▶ [Source excerpt]
^^^^^^^^^^^^^^^^

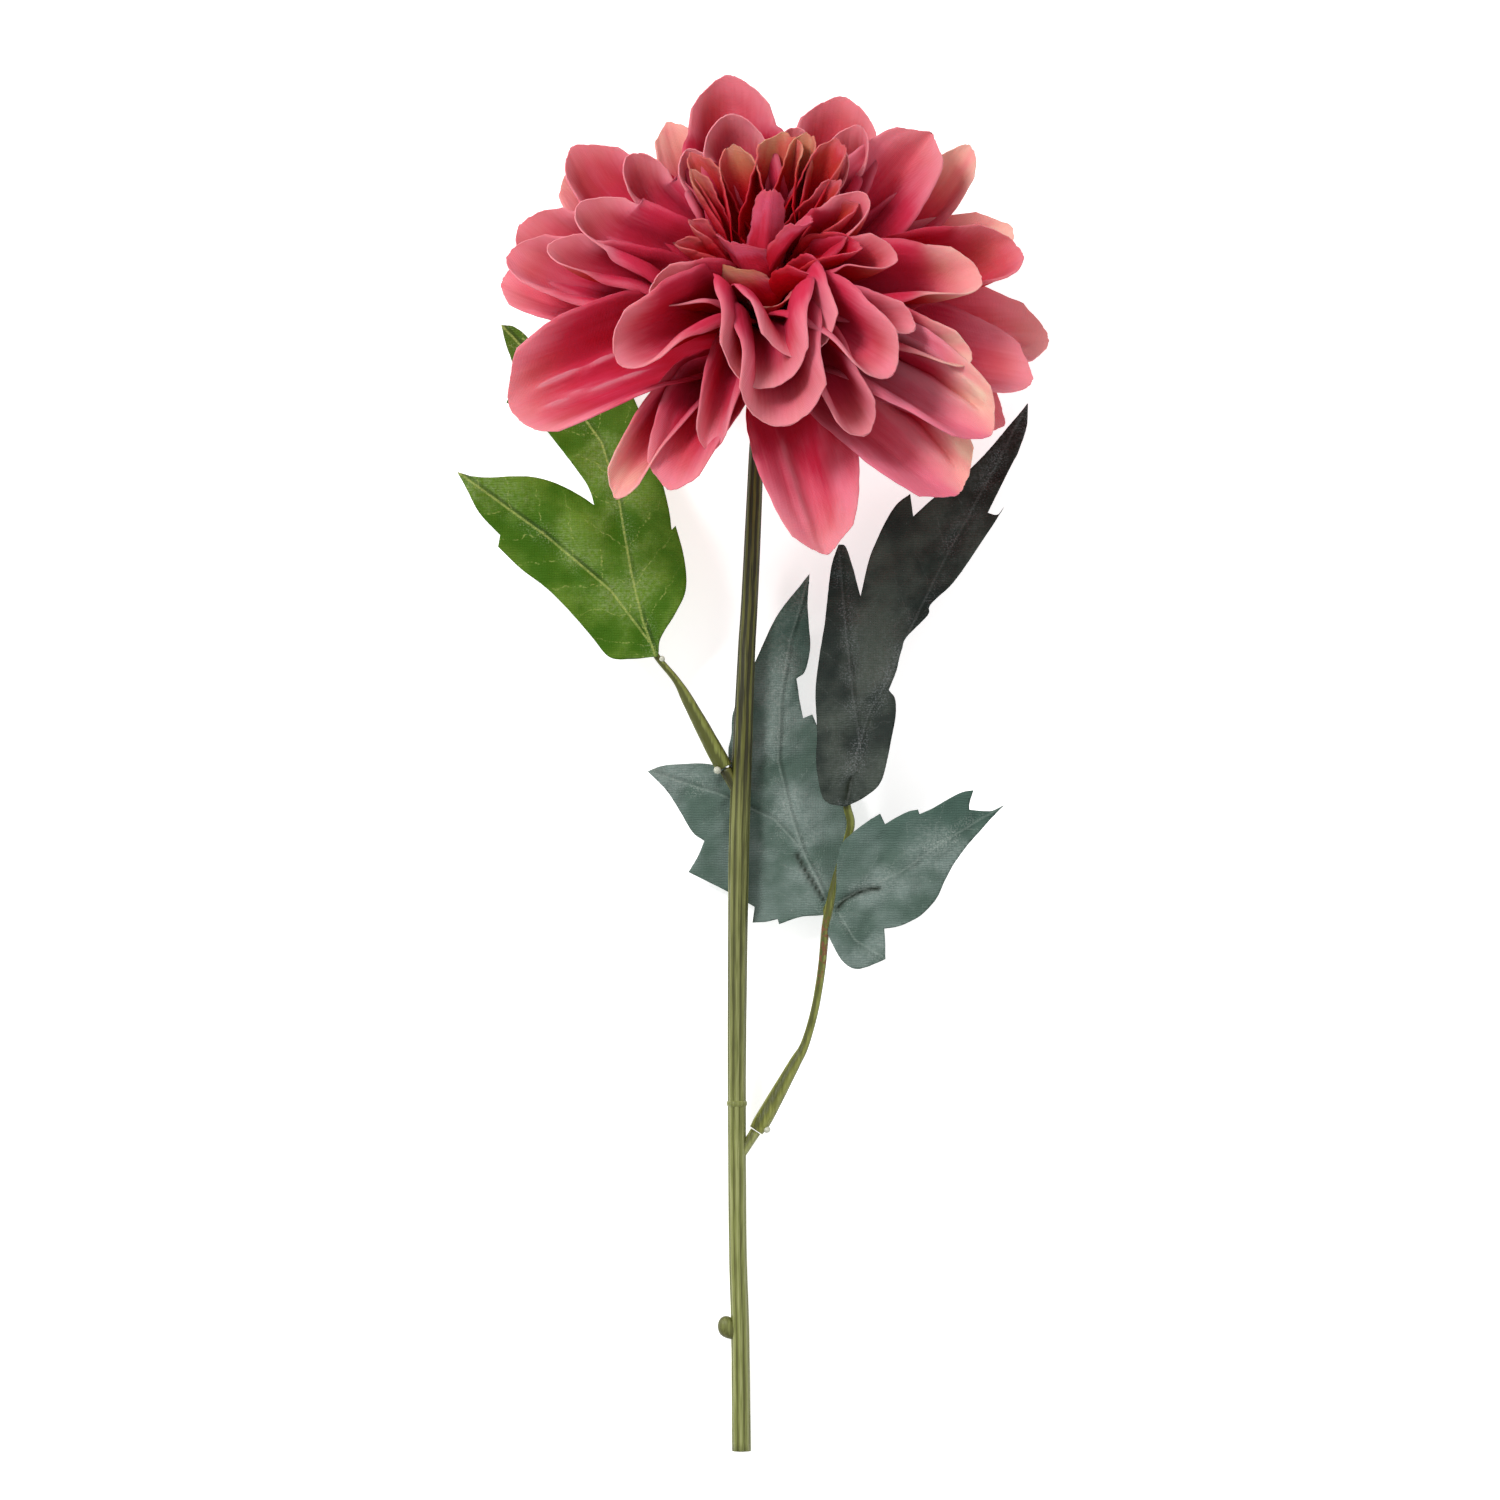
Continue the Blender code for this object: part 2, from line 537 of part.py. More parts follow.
def make_bloom(collection):
    """A small core with every petal rooted in it, and a blind socket for the stem's pin."""
    bpy.ops.mesh.primitive_uv_sphere_add(segments=16, ring_count=10, radius=CORE_RADIUS * MM)
    core = bpy.context.object
    core.name = "bloom"
    core.data.name = "bloom"
    stretch = (CORE_TOP - CORE_BOTTOM) / (2 * CORE_RADIUS)
    core.data.transform(Matrix.Diagonal((1, 1, stretch, 1)))
    core.data.transform(Matrix.Translation((0, 0, (CORE_TOP + CORE_BOTTOM) / 2 * MM)))
    for holder in list(core.users_collection):
        holder.objects.unlink(core)
    collection.objects.link(core)
    blades = []
    for index, (kind, place, lean, reach, own) in enumerate(PETALS):
        draw = random.Random(PETAL_SEED + index)
        petal = petal_values(kind, place, lean, reach, own, draw)
        blades.append(petal_blade(f"petal_{index}", petal, *petal["grid"], collection))
    join(core, blades)
    bore_low = CORE_BOTTOM - 3
    bore_high = PIN_TOP + 0.5
    bore = rod("bore", [(0, 0, bore_low, PIN_RADIUS + GAP), (0, 0, bore_high, PIN_RADIUS + GAP)], collection)
    cut(core, bore)
    keep_main_body(core)
    core.matrix_local = bloom_frame()
    return core


def make_calyx(collection):
    """The green cup under the bloom, with its ring of pointed sepals and a bore for the stem's pin."""
    cup = rod("calyx", [(0, 0, height, radius) for height, radius in CALYX_PROFILE], collection, sides=20)
    sepals = [sepal(index, collection) for index in range(SEPALS)]
    join(cup, sepals)
    bore_low = CALYX_PROFILE[0][0] - 5
    bore_high = CALYX_PROFILE[-1][0] + 5
    bore = rod("bore", [(0, 0, bore_low, PIN_RADIUS + GAP), (0, 0, bore_high, PIN_RADIUS + GAP)], collection)
    cut(cup, bore)
    keep_main_body(cup)
    cup.matrix_local = bloom_frame()
    return cup


def sepal(index, collection):
    rows = len(SEPAL_LINE) - 1
    work = bmesh.new()
    bmesh.ops.create_grid(work, x_segments=2, y_segments=rows, size=1)
    for vert in work.verts:
        row = round((vert.co.y + 1) / 2 * rows)
        side = vert.co.x
        out, height = SEPAL_LINE[row]
        vert.co = (out * MM, side * SEPAL_HALF_WIDTHS[row] * MM, (height + 0.8 * abs(side)) * MM)
    bmesh.ops.triangulate(work, faces=work.faces)
    bmesh.ops.solidify(work, geom=work.faces, thickness=SEPAL_THICKNESS * MM)
    bmesh.ops.recalc_face_normals(work, faces=work.faces)
    mesh = bpy.data.meshes.new(f"sepal_{index}")
    work.to_mesh(mesh)
    work.free()
    mesh.transform(Matrix.Rotation(2 * math.pi * (index + 0.5) / SEPALS, 4, "Z"))
    return add_object(f"sepal_{index}", mesh, collection)


def stem_depth(y):
    return STEM_BACKWARD_SLOPE * y


def stem_route():
    """The stem's middle line: straight up with a slight sway, then a bend into the bloom's axis."""
    route = [(x, y, stem_depth(y), radius) for x, y, radius in STEM_ROUTE]
    bend_x, bend_y, bend_z, bend_radius = route[-1]
    seat = bloom_frame()
    shoulder = seat @ Vector((0, 0, SHOULDER * MM)) / MM
    for share in (1 / 3, 2 / 3, 1):
        angle = BLOOM_LEAN * share
        y = bend_y + STEM_BEND_RADIUS * math.sin(angle)
        z = bend_z + STEM_BEND_RADIUS * (1 - math.cos(angle))
        x = bend_x + (shoulder.x - bend_x) * share
        route.append((x, y, z, bend_radius))
    return smooth_route(route, 2) + [(*shoulder, bend_radius)]


def make_stem(collection):
    """The ribbed stem with its two stubs, its leaf scar, the moulding ring and the pin for the bloom."""
    stem = rod("stem", stem_route(), collection, sides=2 * STEM_RIBS, grooves=True)
    seat = bloom_frame()
    pin_low = seat @ Vector((0, 0, (SHOULDER - 4) * MM)) / MM
    pin_high = seat @ Vector((0, 0, PIN_TOP * MM)) / MM
    extras = [rod("pin", [(*pin_low, PIN_RADIUS), (*pin_high, PIN_RADIUS)], collection)]
    for name, (start, end, radius) in (("left", STUB_LEFT), ("right", STUB_RIGHT)):
        way = (Vector(end) - Vector(start)).normalized()
        peg_end = Vector(end) + way * PEG_LENGTH
        extras.append(rod("stub_" + name, [(*start, radius * 0.9), (*end, radius)], collection))
        extras.append(rod("peg_" + name, [(*start, PEG_RADIUS), (*peg_end, PEG_RADIUS)], collection))
    ring_x, ring_y, ring_radius = MOULDING_RING
    ring_z = stem_depth(ring_y)
    ring_ends = [ring_y - MOULDING_RING_HEIGHT / 2, ring_y + MOULDING_RING_HEIGHT / 2]
    extras.append(rod("ring", [(ring_x, y, ring_z, ring_radius) for y in ring_ends], collection, sides=12))
    extras.append(leaf_scar(collection))
    join(stem, extras)
    keep_main_body(stem)
    return stem


def leaf_scar(collection):
    """The small knob on the left of the stem, low down."""
    bpy.ops.mesh.primitive_uv_sphere_add(segments=12, ring_count=8, radius=1)
    knob = bpy.context.object
    knob.name = "leaf_scar"
    scar_x, scar_y = LEAF_SCAR
    knob.data.transform(Matrix.Diagonal((*[radius * MM for radius in LEAF_SCAR_RADII], 1)))
    knob.data.transform(Matrix.Rotation(LEAF_SCAR_TURN, 4, "Z"))
    knob.data.transform(Matrix.Translation((scar_x * MM, scar_y * MM, stem_depth(scar_y) * MM)))
    for holder in list(knob.users_collection):
        holder.objects.unlink(knob)
    collection.objects.link(knob)
    return knob


def socket(stalk, stub, collection):
    """The bore in the sleeve of a stalk, which the stub's peg stands in."""
    start, end, _ = stub
    way = (Vector(end) - Vector(start)).normalized()
    low = Vector(end) - way * 1.5
    high = Vector(end) + way * (PEG_LENGTH + GAP)
    bore = rod("socket", [(*low, PEG_RADIUS + GAP), (*high, PEG_RADIUS + GAP)], collection)
    cut(stalk, bore)


def make_stalks(collection):
    left = rod("stalk_left", smooth_route(STALK_LEFT, 3), collection)
    socket(left, STUB_LEFT, collection)
    right = rod("stalk_right", smooth_route(STALK_RIGHT, 3), collection)
    fork = rod("fork", smooth_route(STALK_FORK, 2), collection)
    join(right, [fork])
    socket(right, STUB_RIGHT, collection)
    for stalk in (left, right):
        keep_main_body(stalk)
    return [left, right]


def nearest_on_rib(x, y, rib):
    """The distance to a rib, the height there, the way along it, and which side of it the point lies on."""
    best = None
    along = 0.0
    for (x0, y0, z0), (x1, y1, z1) in zip(rib[:-1], rib[1:]):
        length = math.hypot(x1 - x0, y1 - y0)
        share = ((x - x0) * (x1 - x0) + (y - y0) * (y1 - y0)) / length ** 2
        share = min(1, max(0, share))
        distance = math.hypot(x - x0 - share * (x1 - x0), y - y0 - share * (y1 - y0))
        if best is None or distance < best[0]:
            side = (x1 - x0) * (y - y0) - (y1 - y0) * (x - x0)
            best = (distance, z0 + share * (z1 - z0), along + share * length, math.copysign(1, side))
        along += length
    return best


def blade_height(x, y, ribs, fold, wave):
    """The height of a leaf blade: near each rib it follows the rib, and it waves towards the edge."""
    total = 0.0
    weight = 0.0
    for number, rib in enumerate(ribs):
        distance, height, along, side = nearest_on_rib(x, y, rib)
        edge = min(1, distance / WAVE_REACH)
        ripple = wave * edge ** 2 * math.sin(2 * math.pi * along / WAVE_PITCH + side + 2 * number)
        share = 1 / (distance + 0.6) ** 2
        total += share * (height + fold * distance + ripple)
        weight += share
    return total / weight


def make_leaf(name, runs, ribs, fold, wave, collection):
    """A cut leaf: its outline filled, split by a grid, bent along its ribs and thickened."""
    outline = bpy.data.curves.new(name + "_outline", "CURVE")
    outline.dimensions = "2D"
    outline.fill_mode = "BOTH"
    corners = [point for run in runs for point in run[:-1]]
    spline = outline.splines.new("POLY")
    spline.points.add(len(corners) - 1)
    spline.use_cyclic_u = True
    for point, (x, y) in zip(spline.points, corners):
        point.co = (x * MM, y * MM, 0, 1)
    flat = add_object(name + "_outline", outline, collection)
    bpy.context.view_layer.update()
    mesh = evaluated_mesh(flat)
    bpy.data.objects.remove(flat)
    work = bmesh.new()
    work.from_mesh(mesh)
    inside = [edge for edge in work.edges if len(edge.link_faces) == 2]
    bmesh.ops.dissolve_edges(work, edges=inside)
    for axis in (0, 1):
        low = min(vert.co[axis] for vert in work.verts)
        high = max(vert.co[axis] for vert in work.verts)
        cuts = int((high - low) / (LEAF_GRID * MM))
        for step in range(1, cuts + 1):
            place = [0, 0, 0]
            normal = [0, 0, 0]
            place[axis] = low + step * (high - low) / (cuts + 1)
            normal[axis] = 1
            everything = work.verts[:] + work.edges[:] + work.faces[:]
            bmesh.ops.bisect_plane(work, geom=everything, plane_co=place, plane_no=normal, dist=0.00001)
    bmesh.ops.triangulate(work, faces=work.faces)
    for vert in work.verts:
        vert.co.z = blade_height(vert.co.x / MM, vert.co.y / MM, ribs, fold, wave) * MM
    bmesh.ops.recalc_face_normals(work, faces=work.faces)
    work.to_mesh(mesh)
    work.free()
    leaf = add_object(name, mesh, collection)
    thicken = leaf.modifiers.new("thickness", "SOLIDIFY")
    thicken.thickness = BLADE * MM
    thicken.offset = 0
    return leaf


def make_leaves(collection):
    return [
        make_leaf("leaf_left", LEAF_LEFT_RUNS, LEAF_LEFT_RIBS, 0.10, 1.0, collection),
        make_leaf("leaf_behind", LEAF_BEHIND_RUNS, LEAF_BEHIND_RIBS, -0.06, 0.8, collection),
        make_leaf("leaf_dark", LEAF_DARK_RUNS, LEAF_DARK_RIBS, 0.08, 1.0, collection),
        make_leaf("leaf_right", LEAF_RIGHT_RUNS, LEAF_RIGHT_RIBS, 0.10, 1.0, collection),
    ]


def lay_down(parts, collection):
    """Parent every part to an empty that lays the stem on the surface, its box centred over the origin."""
    rest = bpy.data.objects.new("rest_pose", None)
    collection.objects.link(rest)
    rest.rotation_euler = (REST_TILT, 0, 0)
    for part in parts:
        part.parent = rest
    bpy.context.view_layer.update()
    corners = []
    for part in parts:
        corners += [part.matrix_world @ vert.co for vert in part.data.vertices]
    low = [min(corner[axis] for corner in corners) for axis in range(3)]
    high = [max(corner[axis] for corner in corners) for axis in range(3)]
    rest.location = (-(low[0] + high[0]) / 2, -(low[1] + high[1]) / 2, -low[2])


def main():
    clear_scene()
    parts_collection = bpy.data.collections.new("zinnia_stem")
    bpy.context.scene.collection.children.link(parts_collection)
    green = material("stem_green", (0.24, 0.28, 0.09), 0.5)
    leaf_green = material("leaf_green", (0.06, 0.17, 0.02), 0.6)
    leaf_grey = material("leaf_grey_green", (0.08, 0.14, 0.13), 0.7)
    leaf_slate = material("leaf_slate", (0.04, 0.05, 0.05), 0.7)
    pink = material("petal_pink", (0.55, 0.07, 0.14), 0.6)
    stem = make_stem(parts_collection)
    stalks = make_stalks(parts_collection)
    calyx = make_calyx(parts_collection)
    for part in [stem, calyx] + stalks:
        part.data.materials.append(green)
    leaves = make_leaves(parts_collection)
    for leaf, look in zip(leaves, (leaf_green, leaf_grey, leaf_slate, leaf_grey)):
        leaf.data.materials.append(look)
    bloom = make_bloom(parts_collection)
    bloom.data.materials.append(pink)
    lay_down([stem, calyx, bloom] + stalks + leaves, parts_collection)


if __name__ == "__main__":
    main()
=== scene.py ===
"""An artificial zinnia stem on a pale table, seen from above: woven petals and leaves on a moulded stem."""
import math
import random

import bmesh
import bpy
import numpy as np
from mathutils import Matrix, Vector, noise


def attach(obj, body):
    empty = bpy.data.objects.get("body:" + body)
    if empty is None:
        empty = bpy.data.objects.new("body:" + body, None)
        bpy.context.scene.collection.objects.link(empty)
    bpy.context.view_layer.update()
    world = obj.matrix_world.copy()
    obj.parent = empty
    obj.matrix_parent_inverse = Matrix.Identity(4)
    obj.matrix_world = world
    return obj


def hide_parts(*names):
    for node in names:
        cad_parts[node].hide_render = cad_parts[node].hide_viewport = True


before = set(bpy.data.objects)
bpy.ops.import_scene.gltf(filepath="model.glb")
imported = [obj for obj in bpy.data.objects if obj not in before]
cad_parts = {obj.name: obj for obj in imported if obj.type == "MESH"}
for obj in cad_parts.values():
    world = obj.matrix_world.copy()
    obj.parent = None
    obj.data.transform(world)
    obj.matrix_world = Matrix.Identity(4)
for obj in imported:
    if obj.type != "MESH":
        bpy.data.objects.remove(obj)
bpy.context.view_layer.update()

MM = 0.001
AHEAD = Vector((0, 0, 1))

# The flower is laid out in millimetres as it is seen: X to the right, Y up the stem, Z towards the viewer.
# Then it is tilted onto the table, where its cut end and its back petals touch.
REST_TILT = math.radians(5.6)
REST_PLACE = (-3.29, -205.16, 3.18)

# The bloom's seat and its lean towards the viewer, and along its axis its core and the stem's upper end
BLOOM_SEAT = (6.2, 331.8, 12.0)
BLOOM_LEAN = math.radians(48)
CORE_RADIUS = 13.0
CORE_BOTTOM = -5.5
CORE_TOP = 21.0
SHOULDER = -21.7

# Thickness of the cloth and of a sepal in mm
CLOTH = 0.4
SEPAL_THICKNESS = 0.7

# How uneven the petals' cut edges are: waves along the edge and their size in mm
SIDE_FRAY = ((3, 0.3), (8, 0.12), (17, 0.06), (29, 0.05))
TIP_FRAY = ((2, 0.3), (5, 0.15), (9, 0.1), (15, 0.08))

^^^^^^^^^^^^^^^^

Starting at the line that contains "stem = make_stem(parts_collection)" and ending at the line that contains "obj.matrix_world = world", repeat each line exactly, both ends included, and nothing else.

    stem = make_stem(parts_collection)
    stalks = make_stalks(parts_collection)
    calyx = make_calyx(parts_collection)
    for part in [stem, calyx] + stalks:
        part.data.materials.append(green)
    leaves = make_leaves(parts_collection)
    for leaf, look in zip(leaves, (leaf_green, leaf_grey, leaf_slate, leaf_grey)):
        leaf.data.materials.append(look)
    bloom = make_bloom(parts_collection)
    bloom.data.materials.append(pink)
    lay_down([stem, calyx, bloom] + stalks + leaves, parts_collection)


if __name__ == "__main__":
    main()
=== scene.py ===
"""An artificial zinnia stem on a pale table, seen from above: woven petals and leaves on a moulded stem."""
import math
import random

import bmesh
import bpy
import numpy as np
from mathutils import Matrix, Vector, noise


def attach(obj, body):
    empty = bpy.data.objects.get("body:" + body)
    if empty is None:
        empty = bpy.data.objects.new("body:" + body, None)
        bpy.context.scene.collection.objects.link(empty)
    bpy.context.view_layer.update()
    world = obj.matrix_world.copy()
    obj.parent = empty
    obj.matrix_parent_inverse = Matrix.Identity(4)
    obj.matrix_world = world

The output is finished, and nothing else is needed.